Montgomery High grad out-kicks challenger at USA Track & Field Outdoor Championships.


SACRAMENTO ?— The night before the race, Kim Conley asked her running coach, Drew Wartenburg, if he was comfortable with the women's 10,000 meters being settled in the final lap. Nope. He wasn't, not with such a fast field at the USA Track & Field Outdoor Championships.

Sure enough, the 10K turned into a thrilling two-woman duel Thursday night at Hornet Stadium, on the Sacramento State campus. But Wartenburg's discomfort soon turned to euphoria as Conley outraced Jordan Hasay to the finish line.

Conley has already called herself an Olympian. Now she's a national champion.

"We don't draw it up that way," Wartenburg said afterward. "But Kim's been there before. I think being now several years into this level of running she has that peace of mind somewhere in there to say, 'If I get passed, if I go into a little bit of a hole late, I can still come back.' "

Conley, who attended Montgomery High before running at UC Davis, ran third for much of the race, joined a group of five women who started to separate from the pack after 15 laps and moved to the front on lap 19, with Hasay and Amy Hastings sticking with her. Conley and Hasay started to pull away from Hastings on lap 21.

And on the 25th and final lap, with victory seemingly within Conley's grasp, Hasay passed her on the backstretch.

"At that point I was nervous, with 300 to go when Jordan made a really hard move," Conley said. "And last summer in Stockholm she told me about this workout she did where she ended her workout with a 57(-second) quarter (mile), and I've never even broken 60 in my life. You don't like to know those things. But when I was still in contact with 100 to go, I knew then that I could do it."

Conley regained the lead at the top of the homestretch and wound up winning by a few feet at 32:02.07.

It was a courageous performance reminiscent of the 2012 Olympic Trials, when Conley rallied to finish third and eclipse the necessary performance standard in the 5,000 meters. That result sent her to London for the Summer Games. Conley spent the last indoor season excelling at distances ranging from 800 to 3,000 meters.

Thursday's victory gives her confidence that she can choose between the 5,000 and 10,000 at the IAAF World Championships next year, and the Brazil Olympics in 2016.

She was especially pleased with her closing kick, something she has been working on lately.

Conley was the clear crowd favorite here, with loved ones from Santa Rosa joining friends and teammates from Davis and Sacramento, where she now lives.

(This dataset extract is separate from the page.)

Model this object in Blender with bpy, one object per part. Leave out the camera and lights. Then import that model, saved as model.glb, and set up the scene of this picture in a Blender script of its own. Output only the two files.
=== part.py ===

"There were people all over the track yelling for me," Conley said. "I knew where certain people were, and so I was kind of aware throughout the race, like, 'Yep, there they are. There they are.' Especially that last lap, just hearing the roar of the crowd really made it easier."

Earlier in the day, Ukiah High alum Lauren Wallace qualified for Friday's semifinal in the women's 800 meters.

Wallace finished fourth in the first heat with a personal-record time of 2:02.16. The first three finishers from each heat would advance to the semis, along with the next four fastest runners. That meant Wallace had to sweat out the remaining three heats before knowing she was in.

"I feel pretty good," she said after she'd had time recover. "I've been focusing on making my rounds strong, so I can bounce back quickly from meets. And I'm heat-acclimated, and it's only going to get hotter as the week goes on. We were all so close in time, so it will definitely be hard to move on from the semis. But it's exciting. Even if I don't move on, I know I'll PR."

Eight runners will advance from the semifinals to Sunday's 800-meter final. Wallace had the eighth-fastest time Thursday after one woman who ranked ahead of her, Sonia Moore, was disqualified for a lane infraction.

Running from Lane 1, Wallace was worried about getting boxed in after the women in the outside lanes cut inside, so she virtually sprinted the first 200 meters. She stayed in the hunt and was in second place going into the final turn, but faded a bit and was clipped by 2013 Ivy League champion Cecelia Barowski at the finish.

"I knew it was going to go out hard, because Chanelle (Price) likes to go out hard. And she runs an honest race. It doesn't matter if it's a preliminary or a final. … My plan was finish in the top three, so I tried to position myself with 300 meters to go, which is a lot earlier than I'm used to. I think I was kind of gassed. And I saw it happen at the end. I was banging my head against the wall after that."

Five-time national champ Alysia Montano ran the slowest 800 of the day at 2:32.13, but she had a fairly legitimate excuse. Montano is 34 weeks pregnant.